New York: A New York judge has knocked down President Donald Trump’s bid to delay a lawsuit from a woman. The woman has accused Donald Trump of rape. In his ruling released Thursday that judge said that the presidency doesn’t shield Donald Trump him from the case.
Manhattan judge Verna Saunders referred to a recent US Supreme Court ruling. It said that the president isn’t immune from a New York prosecutor’s criminal investigation. Saunders said the same principle applies to E Jean Carroll’s defamation suit. Trump’s lawyers have argued in the case that the Constitution bars presidents from being dragged into lawsuits in state courts. “No, it does not,” Saunders wrote in her ruling.
The decision allows Carroll – who’s seeking Trump’s DNA as potential evidence – to keep pursuing her suit. She says he slurred her in denying her claim that he raped her in the 1990s.
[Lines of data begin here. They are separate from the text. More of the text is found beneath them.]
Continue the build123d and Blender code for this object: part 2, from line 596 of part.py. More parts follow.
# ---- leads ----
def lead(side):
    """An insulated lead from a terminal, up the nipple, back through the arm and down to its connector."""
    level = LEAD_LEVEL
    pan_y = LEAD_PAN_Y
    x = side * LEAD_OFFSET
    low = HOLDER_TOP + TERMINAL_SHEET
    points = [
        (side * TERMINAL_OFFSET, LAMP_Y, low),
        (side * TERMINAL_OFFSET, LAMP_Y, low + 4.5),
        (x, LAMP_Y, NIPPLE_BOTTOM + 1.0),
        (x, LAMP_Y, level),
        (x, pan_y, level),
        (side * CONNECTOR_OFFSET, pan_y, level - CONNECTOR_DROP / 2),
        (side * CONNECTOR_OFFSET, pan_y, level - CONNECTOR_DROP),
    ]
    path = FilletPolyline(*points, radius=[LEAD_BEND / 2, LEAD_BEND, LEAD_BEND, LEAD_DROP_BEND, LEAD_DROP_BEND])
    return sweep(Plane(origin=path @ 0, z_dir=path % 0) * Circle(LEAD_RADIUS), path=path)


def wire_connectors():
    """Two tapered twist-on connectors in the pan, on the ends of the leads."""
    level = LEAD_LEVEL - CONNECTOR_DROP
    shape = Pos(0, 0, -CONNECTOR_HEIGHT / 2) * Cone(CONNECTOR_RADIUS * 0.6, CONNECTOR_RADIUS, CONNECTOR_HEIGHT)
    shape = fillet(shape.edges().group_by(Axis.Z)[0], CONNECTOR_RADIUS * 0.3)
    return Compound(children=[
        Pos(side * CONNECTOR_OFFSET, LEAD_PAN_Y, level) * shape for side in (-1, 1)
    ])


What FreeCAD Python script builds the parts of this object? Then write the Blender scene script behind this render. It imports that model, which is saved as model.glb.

“We are now eager to move forward with discovery. We can prove that Donald Trump defamed E Jean Carroll when he lied about her. This is in connection with her brave decision to tell the truth about the fact that Donald Trump had sexually assaulted her,” said her lawyer, Roberta Kaplan.
Email and phone messages were sent to Trump’s lawyers about the ruling. However, they went unanswered.
Carroll, was a longtime ‘Elle’ magazine advice columnist until December. She went public last year with an allegation that Trump raped her in a Manhattan luxury department store dressing room. The alleged rape took place in the mid-1990s. She said it happened after they ran into each other and bantered about trying on a bodysuit.
Trump said Carroll was ‘totally lying’ to sell a memoir. He said he had never met her. However, a 1987 photo showed them and their then-spouses at a social event. He said it just captured a moment when he was standing in a line.
Carroll is trying to get a DNA sample from Trump to see whether it matches as-yet-unidentified male genetic material found on a dress. She has said that she was wearing the dress during the alleged attack and didn’t don again until a photo shoot last year.
Trump’s lawyers have argued the suit shouldn’t proceed at least until New York’s highest court decides whether an incumbent president is shielded from all state-court suits unrelated to his official duties.
Previous US Supreme Court decisions have said incumbent presidents can’t be sued anywhere over official actions. The high court however, hasn’t specifically addressed whether suits over a president’s private conduct can unfold in state courts.
Carroll’s lawyers, however, have argued the justices essentially settled the question when they ruled last month on Manhattan District Attorney Cyrus R Vance Jr’s ability to subpoena Trump’s tax records for a state grand jury investigation. “We cannot conclude that absolute immunity is necessary or appropriate,” the Supreme Court had said.